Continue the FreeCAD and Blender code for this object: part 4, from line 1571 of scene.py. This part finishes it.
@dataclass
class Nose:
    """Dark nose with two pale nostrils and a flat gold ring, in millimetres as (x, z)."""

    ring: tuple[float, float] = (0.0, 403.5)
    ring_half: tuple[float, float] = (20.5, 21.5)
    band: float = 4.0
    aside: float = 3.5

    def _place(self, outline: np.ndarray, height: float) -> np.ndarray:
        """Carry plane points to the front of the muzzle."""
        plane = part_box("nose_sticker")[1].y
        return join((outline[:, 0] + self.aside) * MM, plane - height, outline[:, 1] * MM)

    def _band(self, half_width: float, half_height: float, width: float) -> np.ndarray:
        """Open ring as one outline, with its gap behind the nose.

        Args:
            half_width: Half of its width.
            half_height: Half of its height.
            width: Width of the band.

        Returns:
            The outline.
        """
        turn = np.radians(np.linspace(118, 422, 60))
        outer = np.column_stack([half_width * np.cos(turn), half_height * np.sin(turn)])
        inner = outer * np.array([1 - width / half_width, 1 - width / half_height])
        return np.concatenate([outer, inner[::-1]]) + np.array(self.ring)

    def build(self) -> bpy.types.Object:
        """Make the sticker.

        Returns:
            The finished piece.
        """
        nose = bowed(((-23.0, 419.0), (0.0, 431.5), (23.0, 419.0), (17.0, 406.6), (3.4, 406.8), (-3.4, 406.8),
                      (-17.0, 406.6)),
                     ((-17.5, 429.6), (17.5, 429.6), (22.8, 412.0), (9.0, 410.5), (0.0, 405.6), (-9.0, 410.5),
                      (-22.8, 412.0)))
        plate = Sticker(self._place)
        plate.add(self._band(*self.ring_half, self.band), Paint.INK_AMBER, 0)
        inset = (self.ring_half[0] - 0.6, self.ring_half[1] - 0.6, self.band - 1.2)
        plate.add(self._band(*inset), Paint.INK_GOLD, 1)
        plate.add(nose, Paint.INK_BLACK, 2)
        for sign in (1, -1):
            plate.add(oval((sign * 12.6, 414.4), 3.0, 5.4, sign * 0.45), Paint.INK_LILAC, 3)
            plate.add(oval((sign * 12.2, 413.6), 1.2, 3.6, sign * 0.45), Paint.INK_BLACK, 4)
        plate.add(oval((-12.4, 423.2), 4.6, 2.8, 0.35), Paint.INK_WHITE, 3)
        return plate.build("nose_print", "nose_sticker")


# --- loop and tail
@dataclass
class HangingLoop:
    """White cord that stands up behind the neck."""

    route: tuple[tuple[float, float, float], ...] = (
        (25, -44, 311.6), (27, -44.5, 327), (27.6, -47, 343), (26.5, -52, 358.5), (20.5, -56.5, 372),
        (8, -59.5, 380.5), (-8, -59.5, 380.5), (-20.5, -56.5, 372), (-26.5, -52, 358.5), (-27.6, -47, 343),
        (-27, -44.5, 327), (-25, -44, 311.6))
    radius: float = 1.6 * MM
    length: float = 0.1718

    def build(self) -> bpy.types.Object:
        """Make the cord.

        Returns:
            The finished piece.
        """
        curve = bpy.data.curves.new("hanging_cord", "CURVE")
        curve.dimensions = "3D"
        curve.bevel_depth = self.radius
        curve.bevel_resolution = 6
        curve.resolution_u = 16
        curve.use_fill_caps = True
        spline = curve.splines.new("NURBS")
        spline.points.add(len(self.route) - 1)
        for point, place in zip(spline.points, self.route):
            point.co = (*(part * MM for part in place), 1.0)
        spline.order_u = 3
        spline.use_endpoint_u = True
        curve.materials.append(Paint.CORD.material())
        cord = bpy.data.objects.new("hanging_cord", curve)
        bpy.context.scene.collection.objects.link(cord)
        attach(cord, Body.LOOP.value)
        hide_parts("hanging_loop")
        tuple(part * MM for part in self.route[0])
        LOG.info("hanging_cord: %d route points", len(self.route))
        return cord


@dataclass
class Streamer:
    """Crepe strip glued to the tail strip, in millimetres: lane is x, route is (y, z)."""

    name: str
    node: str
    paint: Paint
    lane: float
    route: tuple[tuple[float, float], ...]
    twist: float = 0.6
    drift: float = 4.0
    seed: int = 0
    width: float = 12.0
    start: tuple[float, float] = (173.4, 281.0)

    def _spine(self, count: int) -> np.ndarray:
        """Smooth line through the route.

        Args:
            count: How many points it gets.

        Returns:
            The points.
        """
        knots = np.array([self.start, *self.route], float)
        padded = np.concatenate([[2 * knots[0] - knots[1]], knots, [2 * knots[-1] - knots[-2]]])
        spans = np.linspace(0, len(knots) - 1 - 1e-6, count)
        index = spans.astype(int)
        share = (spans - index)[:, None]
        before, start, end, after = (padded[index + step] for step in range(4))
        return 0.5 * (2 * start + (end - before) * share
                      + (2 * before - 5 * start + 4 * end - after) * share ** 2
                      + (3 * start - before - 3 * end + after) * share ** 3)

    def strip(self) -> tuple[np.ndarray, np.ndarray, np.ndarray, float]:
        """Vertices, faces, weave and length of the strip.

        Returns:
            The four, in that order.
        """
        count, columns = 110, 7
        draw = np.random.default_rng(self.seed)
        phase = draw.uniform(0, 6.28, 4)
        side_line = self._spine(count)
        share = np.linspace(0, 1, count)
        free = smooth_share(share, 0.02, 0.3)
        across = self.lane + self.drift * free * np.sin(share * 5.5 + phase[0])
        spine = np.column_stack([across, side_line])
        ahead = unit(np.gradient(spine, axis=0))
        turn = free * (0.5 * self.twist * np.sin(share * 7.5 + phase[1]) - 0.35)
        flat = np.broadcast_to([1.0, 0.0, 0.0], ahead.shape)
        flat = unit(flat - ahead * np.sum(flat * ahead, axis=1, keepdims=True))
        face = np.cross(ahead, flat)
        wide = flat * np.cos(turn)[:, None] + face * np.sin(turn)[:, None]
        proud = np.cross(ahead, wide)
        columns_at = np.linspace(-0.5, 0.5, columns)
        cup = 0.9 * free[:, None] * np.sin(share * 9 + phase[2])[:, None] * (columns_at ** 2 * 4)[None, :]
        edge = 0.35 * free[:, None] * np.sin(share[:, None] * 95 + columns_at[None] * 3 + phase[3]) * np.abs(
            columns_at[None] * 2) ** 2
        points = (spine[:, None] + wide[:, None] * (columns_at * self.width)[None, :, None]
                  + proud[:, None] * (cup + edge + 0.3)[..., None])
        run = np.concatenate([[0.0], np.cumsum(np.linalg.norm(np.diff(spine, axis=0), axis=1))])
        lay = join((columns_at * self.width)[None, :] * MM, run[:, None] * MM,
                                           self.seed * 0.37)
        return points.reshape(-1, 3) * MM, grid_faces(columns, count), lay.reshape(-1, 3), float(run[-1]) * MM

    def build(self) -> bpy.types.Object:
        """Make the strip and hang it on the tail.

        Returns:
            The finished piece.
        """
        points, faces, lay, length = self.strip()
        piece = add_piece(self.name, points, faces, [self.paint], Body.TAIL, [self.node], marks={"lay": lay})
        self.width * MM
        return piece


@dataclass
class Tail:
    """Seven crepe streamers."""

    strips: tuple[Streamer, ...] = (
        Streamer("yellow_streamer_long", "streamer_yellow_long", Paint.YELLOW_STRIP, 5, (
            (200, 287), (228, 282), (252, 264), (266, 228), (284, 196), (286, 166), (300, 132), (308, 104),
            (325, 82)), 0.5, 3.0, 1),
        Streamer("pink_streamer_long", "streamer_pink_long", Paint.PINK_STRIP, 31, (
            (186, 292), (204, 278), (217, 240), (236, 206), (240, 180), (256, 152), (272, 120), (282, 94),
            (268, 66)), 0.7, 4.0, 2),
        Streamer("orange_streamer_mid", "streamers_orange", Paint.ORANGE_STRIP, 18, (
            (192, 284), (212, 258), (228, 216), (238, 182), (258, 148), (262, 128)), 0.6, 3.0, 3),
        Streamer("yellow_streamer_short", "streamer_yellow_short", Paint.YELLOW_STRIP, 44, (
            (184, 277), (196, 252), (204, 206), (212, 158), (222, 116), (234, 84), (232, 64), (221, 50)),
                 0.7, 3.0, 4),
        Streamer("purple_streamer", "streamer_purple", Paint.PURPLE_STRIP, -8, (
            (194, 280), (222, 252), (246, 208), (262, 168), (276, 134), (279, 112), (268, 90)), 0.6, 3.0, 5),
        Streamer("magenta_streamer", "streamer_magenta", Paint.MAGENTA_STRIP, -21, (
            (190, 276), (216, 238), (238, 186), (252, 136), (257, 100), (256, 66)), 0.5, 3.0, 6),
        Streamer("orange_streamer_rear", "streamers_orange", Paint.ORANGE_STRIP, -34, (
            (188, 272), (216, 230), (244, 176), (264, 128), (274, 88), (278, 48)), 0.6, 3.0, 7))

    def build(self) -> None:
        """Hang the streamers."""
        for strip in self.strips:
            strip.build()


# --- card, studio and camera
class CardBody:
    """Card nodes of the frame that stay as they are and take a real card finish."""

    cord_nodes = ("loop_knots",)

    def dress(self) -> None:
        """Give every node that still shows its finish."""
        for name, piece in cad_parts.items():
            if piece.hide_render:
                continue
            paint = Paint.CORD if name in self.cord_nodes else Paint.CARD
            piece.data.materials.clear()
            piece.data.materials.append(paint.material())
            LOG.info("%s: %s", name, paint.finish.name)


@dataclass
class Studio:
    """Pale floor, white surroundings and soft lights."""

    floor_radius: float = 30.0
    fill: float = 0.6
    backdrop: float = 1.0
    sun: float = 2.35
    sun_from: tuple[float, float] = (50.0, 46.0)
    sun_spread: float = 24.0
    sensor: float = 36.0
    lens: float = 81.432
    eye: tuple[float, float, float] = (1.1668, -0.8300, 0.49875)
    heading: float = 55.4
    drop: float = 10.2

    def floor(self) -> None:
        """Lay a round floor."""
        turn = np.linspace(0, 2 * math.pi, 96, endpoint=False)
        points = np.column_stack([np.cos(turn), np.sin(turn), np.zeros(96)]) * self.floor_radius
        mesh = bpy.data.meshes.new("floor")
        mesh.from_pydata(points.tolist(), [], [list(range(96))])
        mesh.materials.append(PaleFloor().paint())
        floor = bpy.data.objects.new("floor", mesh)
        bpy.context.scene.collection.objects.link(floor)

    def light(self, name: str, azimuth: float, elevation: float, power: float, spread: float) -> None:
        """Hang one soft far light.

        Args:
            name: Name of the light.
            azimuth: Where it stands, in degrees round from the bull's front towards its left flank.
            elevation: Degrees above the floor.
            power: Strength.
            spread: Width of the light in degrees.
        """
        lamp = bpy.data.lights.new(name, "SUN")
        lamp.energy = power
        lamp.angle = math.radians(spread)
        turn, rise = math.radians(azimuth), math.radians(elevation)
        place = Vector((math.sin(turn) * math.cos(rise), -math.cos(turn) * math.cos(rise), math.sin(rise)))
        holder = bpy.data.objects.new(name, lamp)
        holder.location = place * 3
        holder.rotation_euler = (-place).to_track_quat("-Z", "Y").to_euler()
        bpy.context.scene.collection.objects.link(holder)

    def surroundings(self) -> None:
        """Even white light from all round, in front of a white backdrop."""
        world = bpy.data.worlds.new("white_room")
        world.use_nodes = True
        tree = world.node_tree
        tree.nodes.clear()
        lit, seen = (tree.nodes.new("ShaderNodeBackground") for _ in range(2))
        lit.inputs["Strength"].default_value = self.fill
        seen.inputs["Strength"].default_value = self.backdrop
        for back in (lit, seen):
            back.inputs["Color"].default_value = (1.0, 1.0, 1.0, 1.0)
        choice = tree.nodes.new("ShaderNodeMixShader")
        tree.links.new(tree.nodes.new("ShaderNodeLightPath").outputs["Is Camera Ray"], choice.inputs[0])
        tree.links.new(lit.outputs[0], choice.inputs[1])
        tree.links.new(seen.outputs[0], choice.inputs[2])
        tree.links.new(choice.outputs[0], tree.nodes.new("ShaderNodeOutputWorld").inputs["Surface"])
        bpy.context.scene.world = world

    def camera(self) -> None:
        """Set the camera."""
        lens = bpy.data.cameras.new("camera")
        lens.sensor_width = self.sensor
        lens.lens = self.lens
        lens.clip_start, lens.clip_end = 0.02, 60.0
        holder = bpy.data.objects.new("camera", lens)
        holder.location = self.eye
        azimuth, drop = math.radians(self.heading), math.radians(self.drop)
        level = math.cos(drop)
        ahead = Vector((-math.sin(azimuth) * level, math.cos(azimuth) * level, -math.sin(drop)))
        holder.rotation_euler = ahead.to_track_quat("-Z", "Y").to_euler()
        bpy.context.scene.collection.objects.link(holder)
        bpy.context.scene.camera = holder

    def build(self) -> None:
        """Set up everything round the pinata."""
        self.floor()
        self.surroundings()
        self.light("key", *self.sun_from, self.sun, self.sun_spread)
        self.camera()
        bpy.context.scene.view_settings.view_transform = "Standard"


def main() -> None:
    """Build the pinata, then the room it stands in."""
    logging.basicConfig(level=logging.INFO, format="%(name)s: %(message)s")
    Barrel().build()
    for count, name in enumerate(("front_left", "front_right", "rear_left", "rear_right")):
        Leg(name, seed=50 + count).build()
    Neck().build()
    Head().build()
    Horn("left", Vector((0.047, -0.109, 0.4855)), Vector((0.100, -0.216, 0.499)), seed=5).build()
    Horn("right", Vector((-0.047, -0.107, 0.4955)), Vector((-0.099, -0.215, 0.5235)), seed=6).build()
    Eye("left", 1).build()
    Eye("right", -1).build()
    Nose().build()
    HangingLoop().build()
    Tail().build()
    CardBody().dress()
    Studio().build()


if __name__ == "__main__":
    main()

> [TASK STATEMENT]
Print from the first line through the line that contains "behind the nose.", please, including both, and leave out every line outside that stretch.

> [ANSWER TO THIS PROBLEM]
Continue the FreeCAD and Blender code for this object: part 4, from line 1571 of scene.py. This part finishes it.
@dataclass
class Nose:
    """Dark nose with two pale nostrils and a flat gold ring, in millimetres as (x, z)."""

    ring: tuple[float, float] = (0.0, 403.5)
    ring_half: tuple[float, float] = (20.5, 21.5)
    band: float = 4.0
    aside: float = 3.5

    def _place(self, outline: np.ndarray, height: float) -> np.ndarray:
        """Carry plane points to the front of the muzzle."""
        plane = part_box("nose_sticker")[1].y
        return join((outline[:, 0] + self.aside) * MM, plane - height, outline[:, 1] * MM)

    def _band(self, half_width: float, half_height: float, width: float) -> np.ndarray:
        """Open ring as one outline, with its gap behind the nose.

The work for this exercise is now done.